Cristina Dias Resende suspira, enquanto contempla uma década de vida que ficou para trás, mas que deixou marcas para o futuro.
Nasceu há 28 anos numa pequena aldeia da freguesia de Nariz, Aveiro, numa casinha sem casa-de-banho nem eletricidade, mas onde passou, afirma, os melhores anos da sua vida. Ali brincou e viveu feliz, “na rua mais bonita do mundo”, Rua do Tojal de Cima, Barreira Branca. Hoje, mora num lugar bem diferente. Grantham, Lincolnshire, Inglaterra.
Casou com Jorge há dez anos, ainda em Portugal, onde nasceu o Cristiano, hoje com nove; a Lara, 5 anos, já nasceu neste novo país. Em 2009, os irmãos mais novos de Cristina juntaram-se a esta família. “Vieram viver comigo, porque em Portugal iriam decerto ter o mesmo destino que eu.”
Destino que Cristina Resende quis contrariar. Contra a sua vontade, é certo. Mas não restava outra alternativa. “Sempre achei que, se estávamos dispostos a fazer tal sacrifício [emigrar] então deveríamos fazer o mesmo no nosso país e sujeitar-nos a piores oportunidades; mas nem essas oportunidades apareceram…” Depois das vendas, do telemarketing, dos biscates, quando conseguiam um trabalho fixo, eram “dispensados”. “Um dia, tive de pedir dinheiro à minha mãe para combustível, de forma a poder levar o meu filho ao hospital e comprar-lhe um medicamento. Dinheiro que ela tinha guardado para pagar a luz, que nesse mês ficou atrasada.” Foi a gota de água.
Partiu então com o marido. Os dois apenas, “pois não sabíamos o que nos esperava”. Partiram em outubro de 2004, com duas malas de roupa, um tacho e 300 euros. Começaram a trabalhar na pior fábrica da zona, 12 horas por dia, no horário noturno, a ganhar menos do que o salário mínimo. “Comemos muito pão rasco e fizemos refeições de pão com manteiga e leite com cereais. Hoje, o que temos é pouco, mas é nosso. Não falta nada aos meus filhos e vejo para eles um futuro melhor.”

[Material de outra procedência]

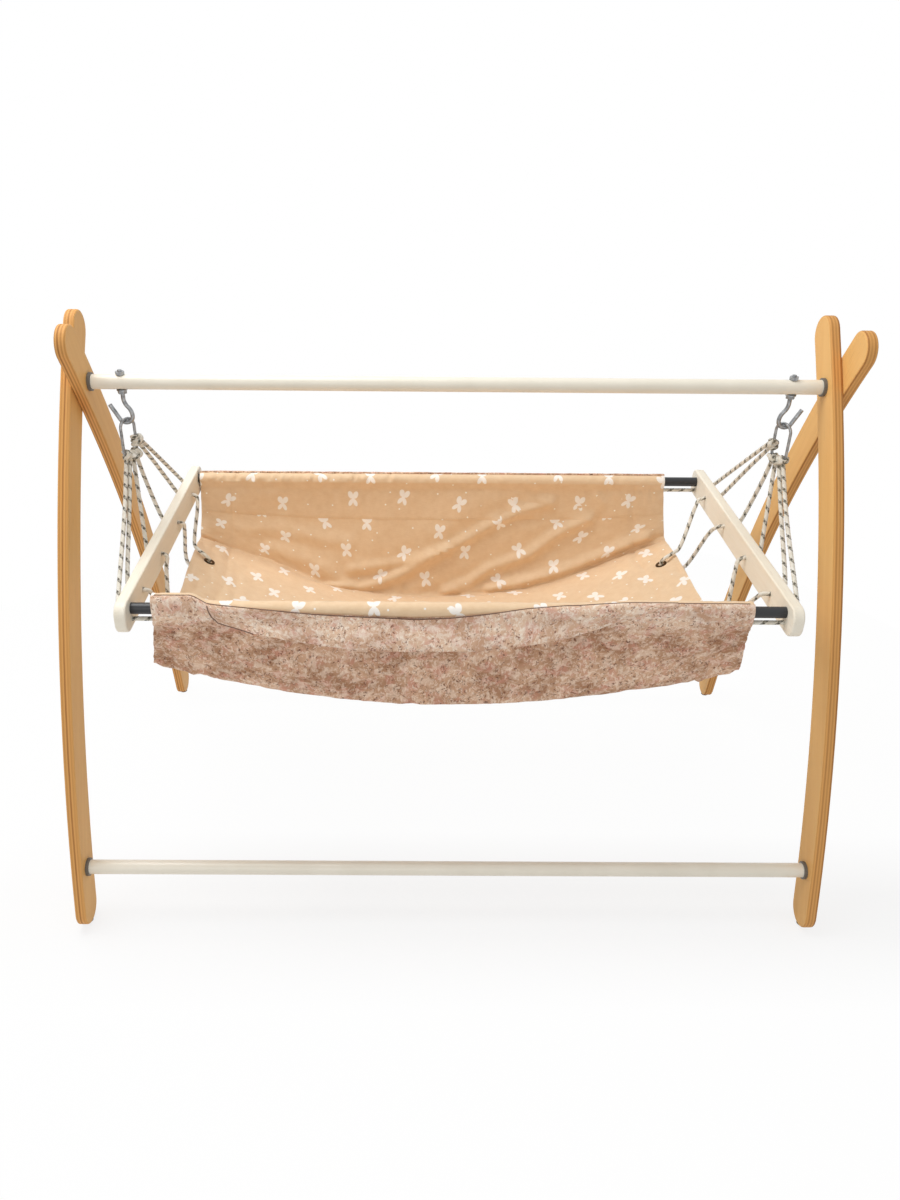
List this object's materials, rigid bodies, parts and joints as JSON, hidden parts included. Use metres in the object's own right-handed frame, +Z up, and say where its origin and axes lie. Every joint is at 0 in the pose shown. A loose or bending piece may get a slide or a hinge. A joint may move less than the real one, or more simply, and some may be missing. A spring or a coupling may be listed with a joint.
{
  "type": "swinging cradle on stand",
  "caption": "Fabric cradle hung by ropes, rings and hooks from the top rod of a folding stand with crossed, bowed plywood legs.",
  "frame": {"origin": "on the floor, under the middle of the top rod", "axes": "+X along the rods to the right, +Y to the back, +Z up"},
  "size_m": [1.2809, 0.762, 0.9486],
  "materials": {
    "plywood": "satin",
    "ivory_steel": "satin",
    "grey_cups": "satin",
    "zinc_steel": "satin",
    "bolt_steel": "satin",
    "black_plastic": "matt",
    "hook_steel": "satin",
    "rope": "matt",
    "pale_wood": "satin",
    "black_steel": "gloss",
    "screw_steel": "satin",
    "eyelet_bronze": "satin",
    "beige_print": "matt",
    "dusty_pink_cloth": "matt"
  },
  "bodies": {
    "front_frame": {"front_left_leg": "plywood", "front_right_leg": "plywood", "top_rod": "ivory_steel", "front_lower_rod": "ivory_steel", "top_rod_plugs": "zinc_steel", "front_rod_plugs": "zinc_steel", "top_rod_cups": "grey_cups", "front_rod_cups": "grey_cups", "left_pivot_bolt": "bolt_steel", "right_pivot_bolt": "bolt_steel", "front_rod_bolts": "bolt_steel", "front_glides": "black_plastic", "left_hook": "hook_steel", "right_hook": "hook_steel", "hook_top_nuts": "hook_steel", "hook_flange_nuts": "hook_steel"},
    "rear_frame": {"rear_left_leg": "plywood", "rear_right_leg": "plywood", "rear_lower_rod": "ivory_steel", "rear_rod_plugs": "zinc_steel", "rear_rod_cups": "grey_cups", "rear_rod_bolts": "bolt_steel", "rear_glides": "black_plastic"},
    "cradle": {"left_ring": "hook_steel", "right_ring": "hook_steel", "left_rear_knot": "rope", "left_front_knot": "rope", "right_rear_knot": "rope", "right_front_knot": "rope", "left_back_end_rope": "rope", "left_back_sling": "rope", "left_front_sling": "rope", "left_front_end_rope": "rope", "right_back_end_rope": "rope", "right_back_sling": "rope", "right_front_sling": "rope", "right_front_end_rope": "rope", "left_spreader": "pale_wood", "right_spreader": "pale_wood", "front_tube": "black_steel", "back_tube": "black_steel", "tube_plugs": "black_plastic", "tube_screws": "screw_steel", "left_eyelets": "eyelet_bronze", "right_eyelets": "eyelet_bronze", "lining": "beige_print", "outer_cloth": "dusty_pink_cloth", "front_sleeve": "beige_print", "back_sleeve": "beige_print", "front_facing": "dusty_pink_cloth"}
  },
  "joints": [
    {"name": "stand_fold", "type": "hinge", "parent": "front_frame", "child": "rear_frame", "pos_m": [0, 0, 0.845], "axis": [1, 0, 0], "range_deg": [-45, 0]},
    {"name": "swing", "type": "hinge", "parent": "front_frame", "child": "cradle", "pos_m": [0, 0, 0.7765], "axis": [1, 0, 0], "range_deg": [-25, 25]}
  ]
}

Jorge, o marido, trabalha como taxista. Cristina qualificou-se como intérprete e está a meio de um curso universitário em ciências sociais. Tem um Certificado Básico de Ensino de Inglês como segunda língua, área que pretende seguir “assim que possível”.
Nunca se sentiram desintegrados. Apesar das muitas diferenças, principalmente de mentalidade. “As pessoas com mais de 50 anos vão a bares e dançam em clubes; as miúdas de 14 anos são mães solteiras e não é novidade; não é esperado que os filhos tomem conta dos pais na idade avançada; os adolescentes são adultos muito rapidamente…” Nos campos da educação e da saúde, “estamos descansados”. Cristina Resende tem pena dos jovens que, como ela há dez anos, pensam em começar uma família e se veem forçados a adiar esse projeto. Mas considera que Portugal tem de ser um país mais aberto, mais humilde, deixar de ser “um país mimado, que quer tudo agora e já”.
Emigrar “não é fácil”. “Não acreditem em promessas de resolução rápida ou riqueza instantânea.” Mas as “recompensas e possibilidades são infinitas”. Voltar? Não é que não pense nisso, mas… “aqui já estou em casa”.